Sidnei Nehme: Há muitos efeitos colaterais em torno de eventual redução do juro, nem sempre bons
Usando um velho chavão em torno da Liberdade, pela qual quase todo o mundo se empenha e ao conquistar pergunta: E agora o que faremos? O mesmo pode ser guardada as proporções, o ambiente que cerca a próxima reunião do COPOM e o clamor pela redução mais drástica da taxa de juro, e a pergunta se repetirá se efetivada: E agora, o que faremos?
Todos desejam a redução da taxa SELIC na próxima reunião do COPOM do dia 31, por entender que a atividade econômica está fragilizada e precisa ser estimulada com a redução do juro. Teoricamente, isto é plausível.
Contudo, neste momento temos alguns contextos pontuais que podem conspirar contra esta ideia imediata.
Como temos salientado, há alguns fatores relevantes que constrangem a expectativa de retomada da atividade econômica imediata, normal reação causa-efeito esperada, e o mais perceptível é a expressiva capacidade ociosa existente e a baixa propensão ao investimento.
O NUCI ( Nível de Utilização da Capacidade Instalada), embora tenha subido 0,5% entre junho e julho, atingindo patamar de 75,5% idêntico ao de outubro de 2018, evidencia que há elevada capacidade ociosa.

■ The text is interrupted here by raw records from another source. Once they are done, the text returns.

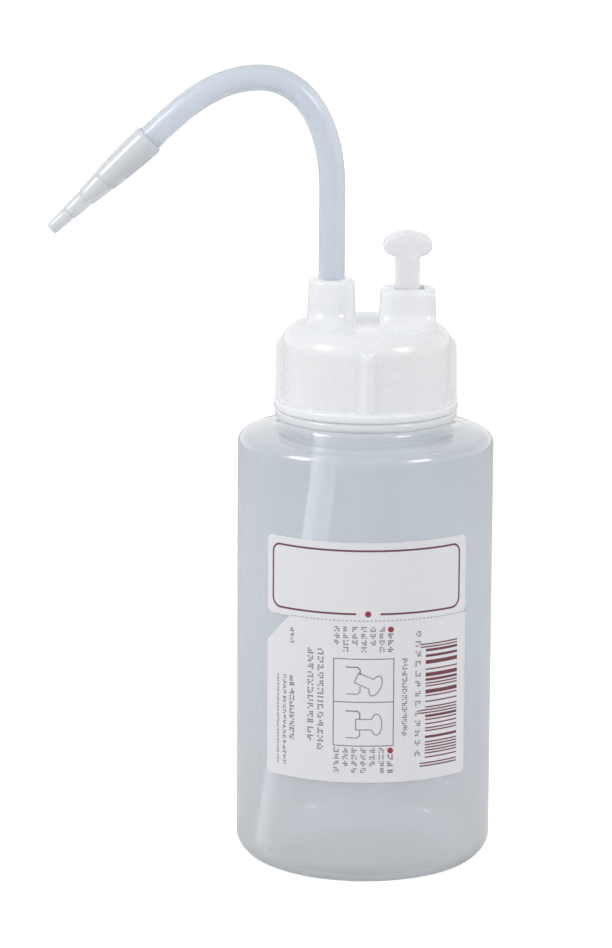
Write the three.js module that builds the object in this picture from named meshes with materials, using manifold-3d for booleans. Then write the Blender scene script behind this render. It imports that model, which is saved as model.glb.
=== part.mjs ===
// Laboratory wash bottle, 250 mL, with a bent spout, a push-on jet tip and a tilting vent cock.
// Millimetres, +Z up. The origin is on the bottle's axis, in the plane it stands on.
// The front, where the labels are, faces -Y, and the spout points to -X.
import * as THREE from 'three';
import { mergeVertices } from 'three/addons/utils/BufferGeometryUtils.js';
import Module from 'manifold-3d';

const wasm = await Module();
wasm.setup();

// ---- driving dimensions ----

const GAP = 0.3; // clearance between neighbouring pieces
const QUARTER = Math.PI / 2;
const TURN = 2 * Math.PI;
const degrees = THREE.MathUtils.degToRad;

const BOTTLE = {
  radius: 31,
  wall: 1,
  baseCornerWidth: 10, // outer rounding between base and side, which is wider than high
  baseCornerHeight: 7,
  shoulderCorner: 3, // outer rounding between side and shoulder
  shoulderBend: 104, // height where the shoulder's rounding starts
  shoulderRise: 3.2, // climb of the sloping shoulder from its rounding to the bead
  coveReach: 2.6, // hollow rounding between shoulder and bead
  coveHeight: 2.2,
  beadRadius: 22, // raised ring that the cap closes down on
  beadHeight: 2.4,
  beadEdge: 0.8, // chamfer of the bead's edges
  neckRadius: 16.9,
  neckWall: 1.5,
  rim: 128.5, // height of the neck's open edge
};
const SHOULDER_TOP = BOTTLE.shoulderBend + BOTTLE.shoulderCorner + BOTTLE.shoulderRise;
const BEAD_TOP = SHOULDER_TOP + BOTTLE.beadHeight;

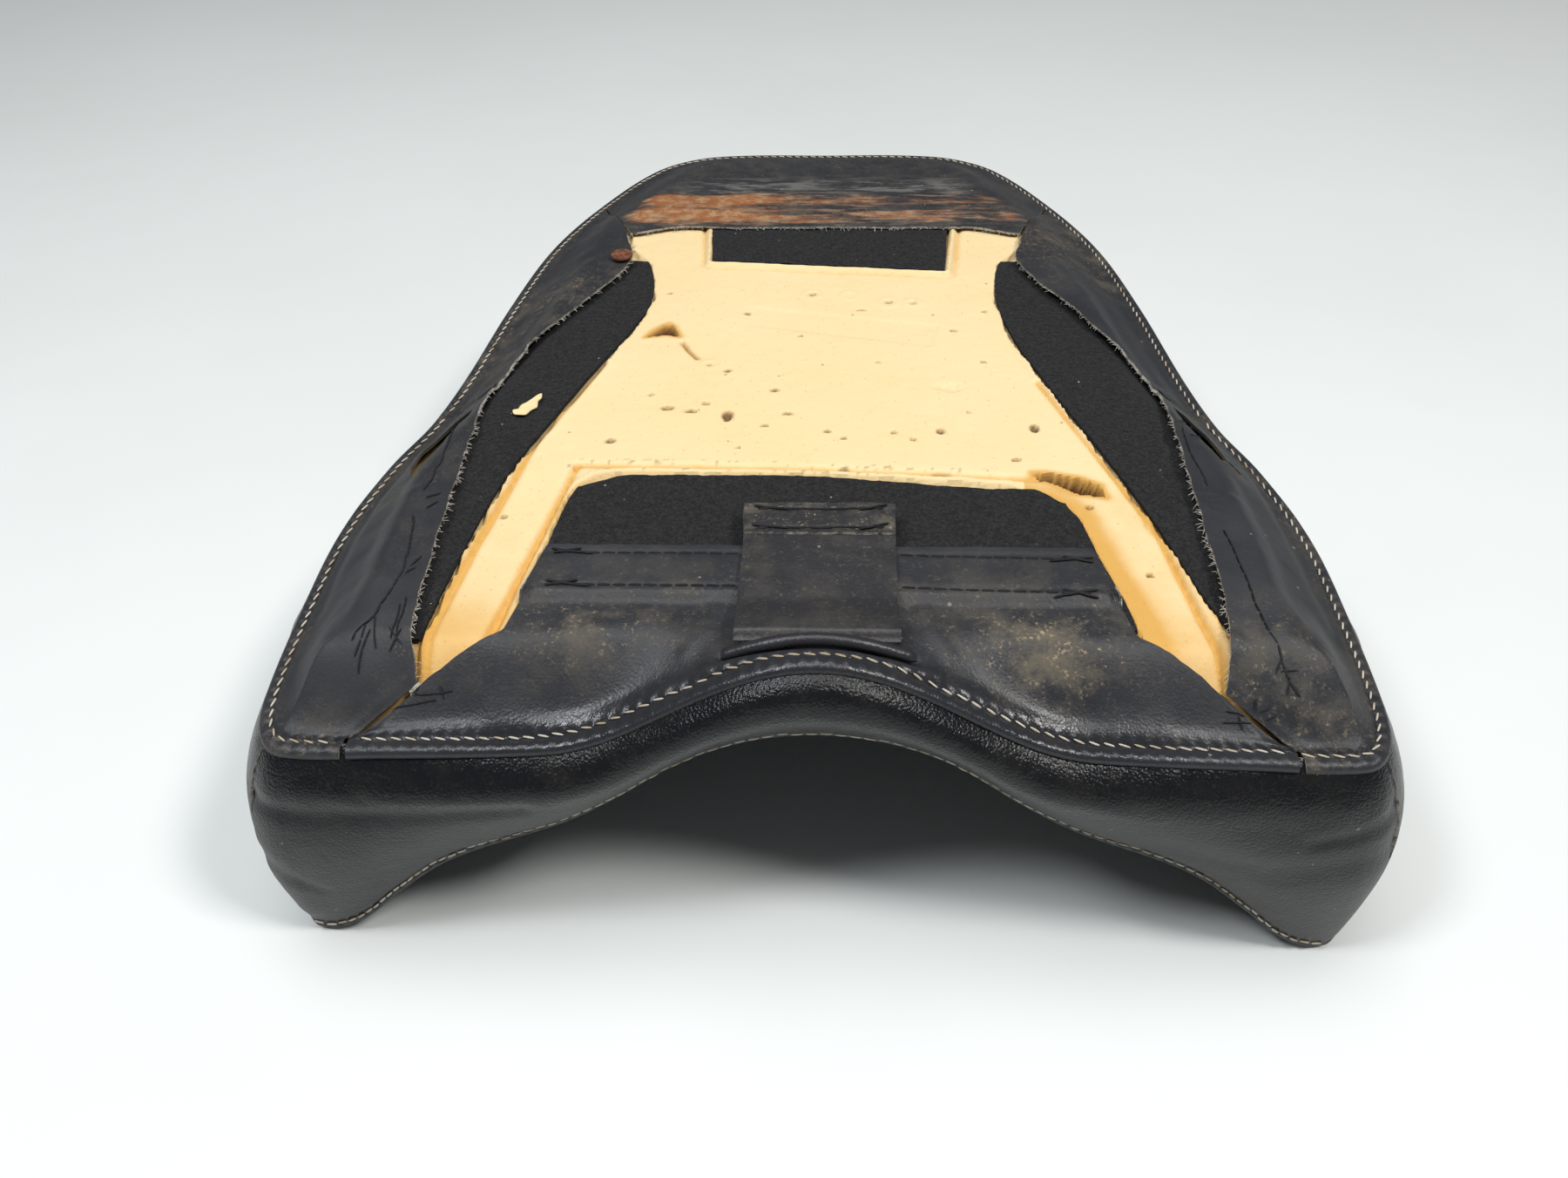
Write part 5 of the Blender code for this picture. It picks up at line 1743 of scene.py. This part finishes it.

Os demais índices não revelam nenhuma expectativa alvissareira, sendo que a parcela de empresas que classifica a situação como boa caiu de 19,6% para 11,9% enquanto a fatia que considera a situação ruim cresceu de 21,1% para 22,7%.
Os indicadores de produção e emprego para os próximos 3 meses recuaram 1,4 ponto e 0,3 ponto, respectivamente.
O velho e bom índice de venda de papelão ondulado para aferição da atividade da indústria caiu 14,9% em junho na comparação com o mesmo mês de 2018, e 9,74% se comparado em relação a maio deste ano.
O Índice de incerteza do FMI, embora tenha caído em relação a 2018, está acima da média histórica para o Brasil.
Evidente que há índices com discretíssimas melhoras, mas distantes de serem motivadores à retomada dos investimentos antes de exaurir relevante parte da capacidade ociosa e isto demandará tempo.
Todos têm perfeita noção de que este 2º semestre deverá configurar atividade econômica estagnada e a previsão de PIB com crescimento de 0,8% tem se consolidado, da mesma forma que há convicção de que o governo continuará carente de recursos para investimentos estruturais mesmo com a aprovação da Reforma da Previdência e mesmo com a Reforma Tributária.
O governo está dependente do programa de Privatizações e seu sucesso, e esta perspectiva é de médio prazo.
A economia precisa de consumo, mas a liberação programada do FGTS é vista como paliativa, já que além de ser pontual expressiva parcela da população está inadimplente e tende a quitar seus passivos e não a consumir.
A agenda de reformas do governo é positiva para perspectivas econômicas do país, mas tem um fator imponderável que é o tempo, serão necessários este ano e boa parte do ano que vem, se tudo transcorrer positivamente, para que a economia recupere tração e confirme as perspectivas.
Então, o que fazer com o juro baixo neste quadro sugestivo dada a queda da inflação?
Provavelmente intensificar a troca de dívida externa por dívida interna aproveitando o juro baixo e a liquidez.
E isto, provoca saída de dólares do país sem recíproca na novação de empréstimos.
O estreitamento do juro externo com o juro interno afasta eventual fluxo de capitais especulativos do Brasil, diferentemente de momentos anteriores, e mais interfere fortemente no mercado de cupom cambial, que com o fluxo cambial negativo para o país, pode pressionar a taxa de câmbio do mercado à vista elevando-a, exigindo ação mais contundente por parte do BC.
Eventual manutenção de taxa cambial mais elevada pode impactar na formação do preço dos combustíveis, fato relevante para um país que tem o seu modal de transportes 70% rodoviário, e os fretes impactam em grande parte dos preços dos produtos.
Afora as inúmeras repercussões e até desapontamentos em torno de eventual redução da SELIC, nosso foco de preocupação é o impacto na formação do preço do câmbio do dólar, do estreitamento das taxas de juros externa e interna, num momento de sustentável fluxo cambial negativo para o país, que poderá levar o BC a utilizar operacionalmente, como contumaz, as reservas cambiais brasileiras, até de forma não trivial como vender moeda efetiva, o que não tem feito parte das estratégias praticadas.